— А Рыков мне говорит, что Коба и саму встречу подстроил, и специально перед этим на пленуме свару со мной затеял, чтоб вывести меня из равновесия, он все просчитал, вплоть до шагов, и разыграл с помощью Сокольникова и Каменева, как в театре. В это невозможно поверить, но я верю… Я знаю, вы дружите, и заступничества перед Кобой не прошу, это бесполезно, только хуже мне и себе сделаешь, но об одном не могу не предупредить тебя, Сергей Миронович: поаккуратнее с ним, не откровенничай много. Не думай, будто я с ума сошел. Ты наивен и честен, по-хорошему наивен и честен, и безоглядно пока веришь во все эти темпы и лозунги, в классовую борьбу и бесчисленный сонм врагов. Но как только во всем этом усомнишься, тебе этого не простят. А ты обязательно усомнишься! Первое время будешь скрывать, так что и догадаться никто не сможет, а потом не выдержишь. Но лучше притворись больным и уйди в сторону, иначе он раздавит тебя, и как еще раздавит! — Бухарин оглянулся по сторонам и прошептал в самое ухо: — С ним безумство душевное творится, и нет пока этому объяснения. Сколько ни думаю, а объяснить не могу. И прошу тебя: никогда не говори с ним о своих сомнениях! Никогда!

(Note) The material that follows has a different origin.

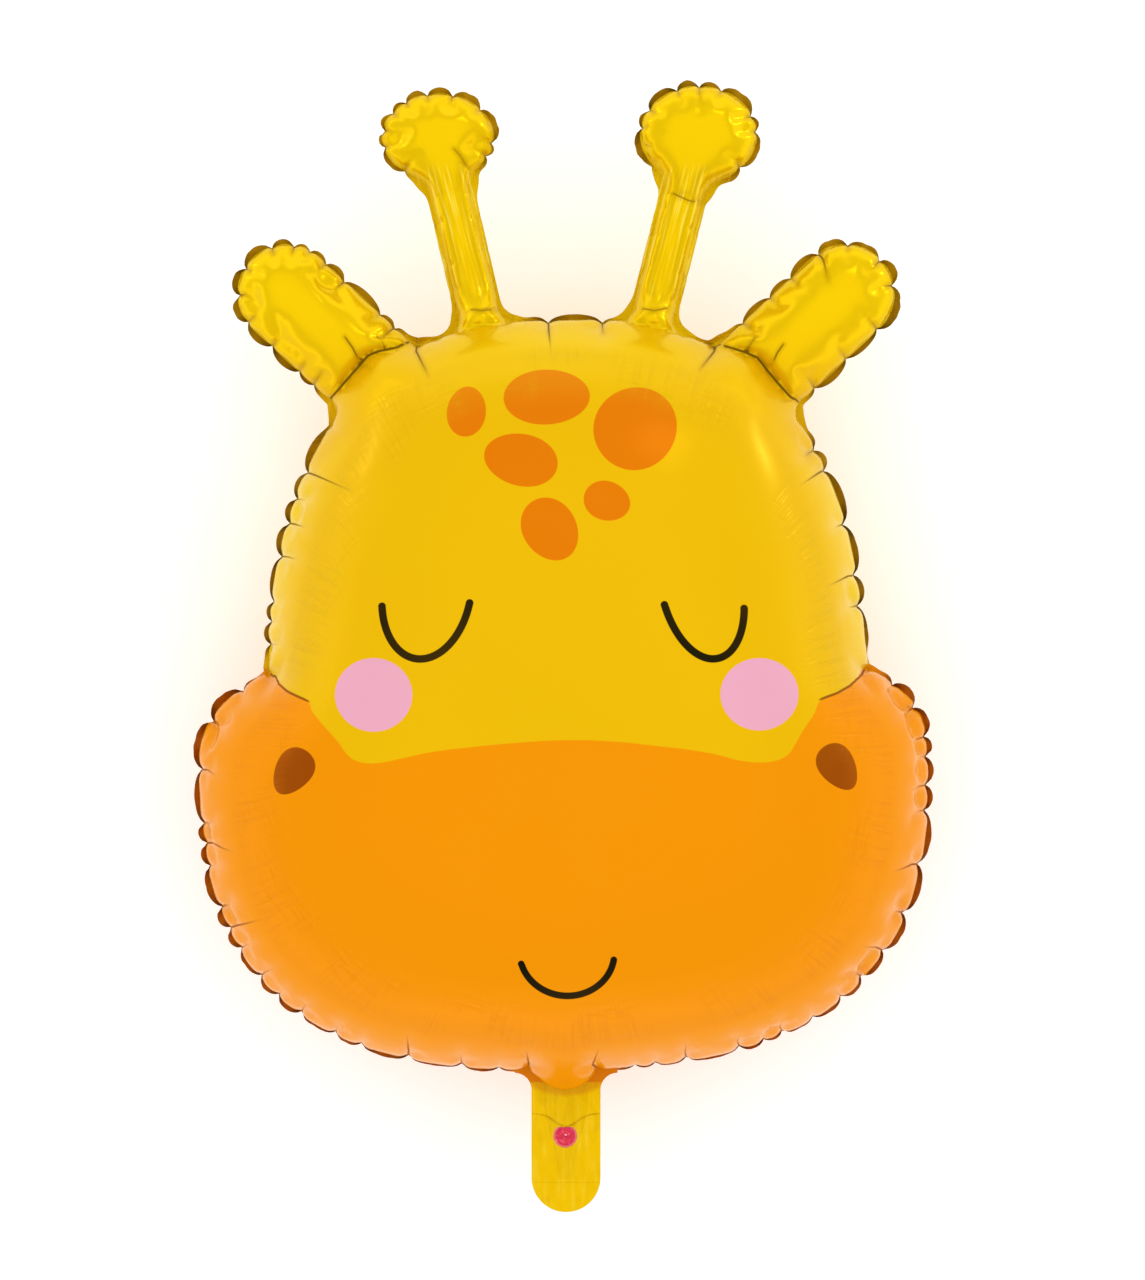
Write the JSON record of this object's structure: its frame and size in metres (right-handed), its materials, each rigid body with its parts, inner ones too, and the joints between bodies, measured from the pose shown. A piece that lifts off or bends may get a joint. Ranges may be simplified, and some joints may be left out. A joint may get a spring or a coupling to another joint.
{
  "type": "giraffe foil balloon",
  "caption": "Inflated foil party balloon shaped as a giraffe's head with ears, knobbed horns and a flat filling tail, lying on its back with its printed face up.",
  "frame": {"origin": "middle of the object's footprint, at the height of the flat spot on its back that it rests on", "axes": "+X to the right of the picture, +Y up the face from the tail to the horns, +Z out of the printed face"},
  "size_m": [0.6756, 1.0314, 0.363],
  "materials": {
    "printed_foil": "glossy metallised film, printed yellow and orange",
    "valve_film": "glossy thin film"
  },
  "bodies": {
    "root": {"foil_envelope": "printed_foil", "valve_film": "valve_film"}
  },
  "joints": []
}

Тютчев столетие назад мудро заметил: «Молчи, скрывайся и таи — и мысли, и мечты свои…»
Все это живо вспомнилось Кирову после разговора с Ганиным. И то, что он не донес, а поверил молодому психиатру, и означало ту самую первую стадию сомнений, о которой его предупреждал Бухарин. Последний точно угадал, что происходит с Кировым. Он и скрывает их так, что никто пока не догадывается, но вот совета бухаринского не исполняет, и робкие сомнения Кобе высказывает. Иначе он не умеет. И больным притвориться не сможет. И Николай Иванович первым из их круга Кобе точный диагноз поставил: «безумство душевное», сам, может быть, того не понимая, что попал в точку.
Киров во многом был согласен с Ганиным. Сейчас поднимать вопрос о болезни Сталина, когда все успокоилось и вроде бы враги повержены, бессмысленно. Да никто и не поверит. И Кирова быстро запишут в число тех же зиновьевцев, мол, и ты хочешь расколоть наше единство. Даже Орджоникидзе обидится, а Коба тотчас этим воспользуется. И сначала уберет Кирова из Политбюро, отправит снова на Кавказ, где Сергей начинал, а уж там ловкие Лаврентии быстро сыщут компромат, но нет, Сталин встанет на защиту Кирова: как, не может быть, не верю, не трожь. И отстоит, чтобы сломить дух, заставить у него в ногах валяться. Чтоб вдоволь накуражиться, насладиться мщением, а потом «пойти отдыхать». Ибо дальше уже забота палача.
«Вот ведь какой взаправдашний Сталин, — вдруг признался сам себе Киров, — и разве я не знал об этом? Разве раньше не видел, как он умеет мстить, жестоко расправляться с другими, кто вставал у него на пути. С тем же Смирновым, Рютиным…»
Но когда проходило заседание Политбюро по платформе Рютина, на котором Сталин требовал вынесения Мартемьяну смертной казни, Киров на него не поехал, сказался больным, потому что знал настроение Кобы, но, как и многие, считал, что это лишь попытка сколотить новую фракцию, а за нее нельзя лишать человека жизни, надо исключить из партии и тем ограничиться. И еще двадцать лет назад Киров понимал, что стоит опасаться этого человека: ему рассказывали, как Коба, чтобы не оставлять свидетелей, хладнокровно пристреливал раненых жандармов после взрыва фаэтона с деньгами утром 13 июня 1907 года в Тифлисе. Но так случилось, что Киров с а м потянулся к нему, стал одним из его доверенных лиц на Кавказе, с а м сблизился, а когда опомнился, то было уже поздно. После смерти Нади Аллилуевой, увидев, как страдает Коба, он бросился на помощь, душа не солгала, а Сталин, впервые почувствовав не лесть, а дружеский порыв, ответил ему тем же. Как умел. Но рана затянулась, и обычная мужская дружба как бы сделалась ненужной, Коба стал перестраивать ее на свои струны, струны власти, которой ему всегда было мало, и он хотел забрать ее больше, еще больше. Но натянутая струна быстро рвется. Киров пока держится. Из последних сил.